Two films into her research, Schwartz began doubting her instinct. Then along came "Debbie," ditzy and Dallas-bound, and the vision clicked into place. She wrote down the largely ad-libbed inanities that passed for a "script" and presented the 30-page text as an eccentric hour-long show at last summer's Fringe Festival. The Araca Group, which had brought Urinetown beyond the Fringe to Broadway only the year before, happened to catch the show, saw the commercial potential in it and stepped right up to the plate again.

The show's creative team is an almost-unbroken line of women — save for Andrew Sherman, who wrote songs that are sprinkled into the play, and Tom Kitt, who musically supervises them, it's pretty much boys' night out — and the sisterhood is in perfect sync.

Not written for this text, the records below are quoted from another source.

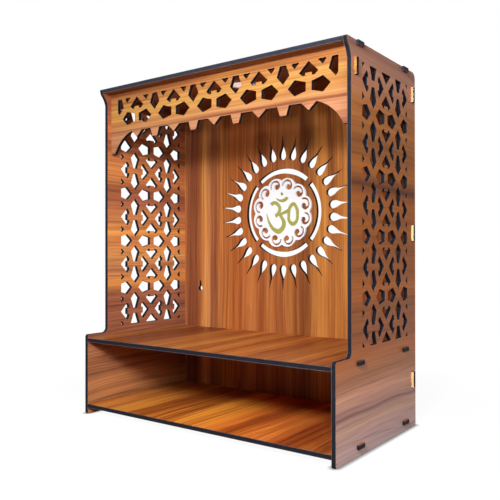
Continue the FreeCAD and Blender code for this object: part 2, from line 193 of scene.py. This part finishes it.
def laminate(
    node,
    along,
    face,
    colours,
    bands,
    shift,
    waver=0.006,
    arcs=0.3,
    brush=1.0,
    chars=(CHAR_BLACK, CHAR_BROWN, SKIN_GREY_AND_PAINTED_HIGHLIGHT),
):
    """Dresses a laser-cut board in walnut laminate.

    Printed and embossed, so it is satin, with long soft streaks, growth lines that build up
    slowly and end sharply, faint cathedral arcs, and fine pores. along and face are the
    directions of the grain and out of the board. colours are four tones of the streaks, from
    dark to light, and that of the growth lines. bands tint stretches across the grain, as
    (metres, factors). shift is the board's place on the printed sheet, waver is about how many
    metres the grain strays, arcs and brush are the strengths of the growth lines and of the
    streaks, and chars are two tones of the cut edge and that of its skins.
    """
    made, tree, out = finish_tree("walnut_laminate_" + node)
    along, face = Vector(along), Vector(face)
    low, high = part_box(node)
    where = add(tree, "ShaderNodeTexCoord").outputs["Object"]
    turned = add(
        tree,
        "ShaderNodeMapping",
        {"Vector": where, "Rotation": Matrix((along, face.cross(along), face)).to_euler()},
    )
    apart = add(tree, "ShaderNodeSeparateXYZ", {0: turned})
    # The two faces of a board come from different sheets, so depth is stretched.
    sheets_apart = 400.0
    sheet = add(
        tree,
        "ShaderNodeMapping",
        {
            "Vector": turned,
            "Location": (shift, shift * 0.7, shift * 1.3),
            "Scale": (1.0, 1.0, sheets_apart),
        },
    )
    # The grain strays by a few millimetres over 250 mm of length.
    slow = add(tree, "ShaderNodeMapping", {"Vector": sheet, "Scale": (4.0, 9.0, 1.0)})
    wave = add(tree, "ShaderNodeTexNoise", {"Vector": slow, "Scale": 1.0, "Detail": 2.0})
    stray = add(
        tree, "ShaderNodeMath", {0: wave, 1: waver * 4, 2: -waver * 2}, operation="MULTIPLY_ADD"
    )
    sideways = add(tree, "ShaderNodeCombineXYZ", {"Y": stray})
    grain = add(tree, "ShaderNodeVectorMath", {0: sheet, 1: sideways}, operation="ADD")
    tone, fibre = streaks(tree, grain, brush)
    wood = add(
        tree,
        "ShaderNodeValToRGB",
        {"Fac": tone},
        [(0.34, colours[0]), (0.45, colours[1]), (0.53, colours[2]), (0.64, colours[3])],
    )
    veined = add(
        tree,
        "ShaderNodeMix",
        {0: growth_lines(tree, grain, tone, arcs), 6: wood, 7: linear(colours[4])},
        data_type="RGBA",
    )
    across = add(tree, "ShaderNodeMath", {0: apart.outputs["Y"], 1: stray}, operation="ADD")
    face_colour = add(
        tree,
        "ShaderNodeMix",
        {0: 1.0, 6: veined.outputs[2], 7: band_tint(tree, across, bands)},
        data_type="RGBA",
        blend_type="MULTIPLY",
    )
    middle = face.dot(low + high) / 2
    off_middle = add(
        tree, "ShaderNodeMath", {0: apart.outputs["Z"], 1: middle}, operation="SUBTRACT"
    )
    depth = add(tree, "ShaderNodeMath", {0: off_middle}, operation="ABSOLUTE")
    edge_colour = charred_edge(tree, where, depth, chars)
    # What faces out of the board, within 45 degrees, is laminate, and all else is a cut edge.
    least_facing = 0.7
    normal = add(tree, "ShaderNodeNewGeometry").outputs["True Normal"]
    facing = add(tree, "ShaderNodeVectorMath", {0: normal, 1: face}, operation="DOT_PRODUCT")
    facing_size = add(
        tree, "ShaderNodeMath", {0: facing.outputs["Value"]}, operation="ABSOLUTE"
    )
    on_face = add(tree, "ShaderNodeMath", {0: facing_size, 1: least_facing}, operation="GREATER_THAN")
    colour = add(
        tree,
        "ShaderNodeMix",
        {0: on_face, 6: edge_colour, 7: face_colour.outputs[2]},
        data_type="RGBA",
    )
    sheen = add(
        tree,
        "ShaderNodeMapRange",
        {"Value": fibre, "From Min": 0.3, "From Max": 0.7, "To Min": 0.46, "To Max": 0.36},
    )
    char_roughness = 0.7
    roughness = add(
        tree, "ShaderNodeMix", {0: on_face, 2: char_roughness, 3: sheen}, data_type="FLOAT"
    )
    emboss = add(
        tree, "ShaderNodeBump", {"Strength": 0.12, "Distance": 0.0002, "Height": fibre}
    )
    satin = add(
        tree,
        "ShaderNodeBsdfPrincipled",
        {
            "Base Color": colour.outputs[2],
            "Roughness": roughness,
            "IOR": 1.5,
            "Specular IOR Level": 0.14,
            "Normal": emboss,
        },
    )
    tree.links.new(satin.outputs[0], out.inputs["Surface"])
    dress(node, made)


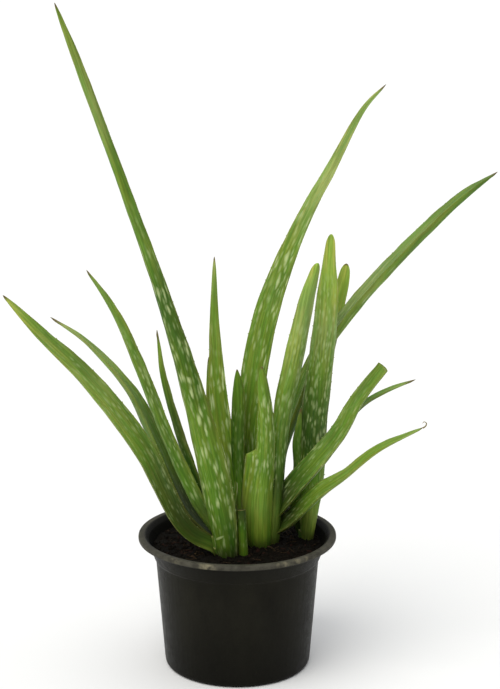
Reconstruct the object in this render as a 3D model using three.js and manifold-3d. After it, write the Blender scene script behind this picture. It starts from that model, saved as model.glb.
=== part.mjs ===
// A young potted aloe: a black nursery pot filled with soil, three short crowns
// and the leaves that grow from them.
// Millimetres, +Z up. The origin is the middle of the pot's underside, and -Y faces the viewer.

import * as THREE from "three";
import { mergeVertices } from "three/addons/utils/BufferGeometryUtils.js";
import Module from "manifold-3d";

const wasm = await Module();
wasm.setup();

// Clear gap kept between neighbouring pieces.
const GAP = 0.3;

const POT = {
  height: 82.5,
  wall: 1.3,
  lipRadius: 60,
  lipInnerRadius: 55.8,
  lipDepth: 3.2,
  lipEdge: 1.4,
  collarTopRadius: 54.4,
  collarBottomRadius: 50.4,
  collarBottomHeight: 68.2,
  shoulder: 0.9,
  footOuterRadius: 41,
  footInnerRadius: 34,
  cornerRise: 3.6,
  cornerReach: 3.2,
  hubRadius: 14,
  recess: 1.6,
  recessSlope: 1,
  floorThickness: 1.5,
  segments: 56,
};

const DRAIN = { count: 8, radius: 3.5, ringRadius: 26, segments: 20 };

const SOIL = {
  edgeHeight: 75.2,
  middleHeight: 77,
  shoulderRadius: 44,
  shoulderHeight: 76.2,
  segments: 48,
};

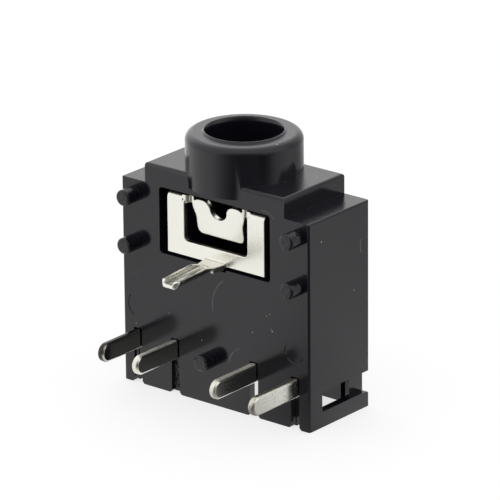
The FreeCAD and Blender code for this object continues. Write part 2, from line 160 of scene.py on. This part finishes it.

Everyone comes out on the same page, says Sherie Rene Scott, who does Debbie, "but their reasons for doing this show are, I'm sure, different and personal. My reasons are: I have experienced a lot of objectification in my life. I've gone from being someone who was not considered attractive when I was younger in high school, and seeing how I was [a victim of] lookism in that way, to then be treated a completely different way [because of] lookism later on in life. This show really steps out of what people think it's going to be.

"We definitely deliver in terms of humor, sexiness, shock value — but it also makes people think about how you typically judge people. In terms of what it really has to say, it's quite remarkable. That's why I'm doing it, not just for the fun of getting to shake my tits and ass — but that, too. Finally in my career, I get to use all my gifts — physical and vocal — and use them unapologetically. Now, I'm using my sexuality to make a feminist statement."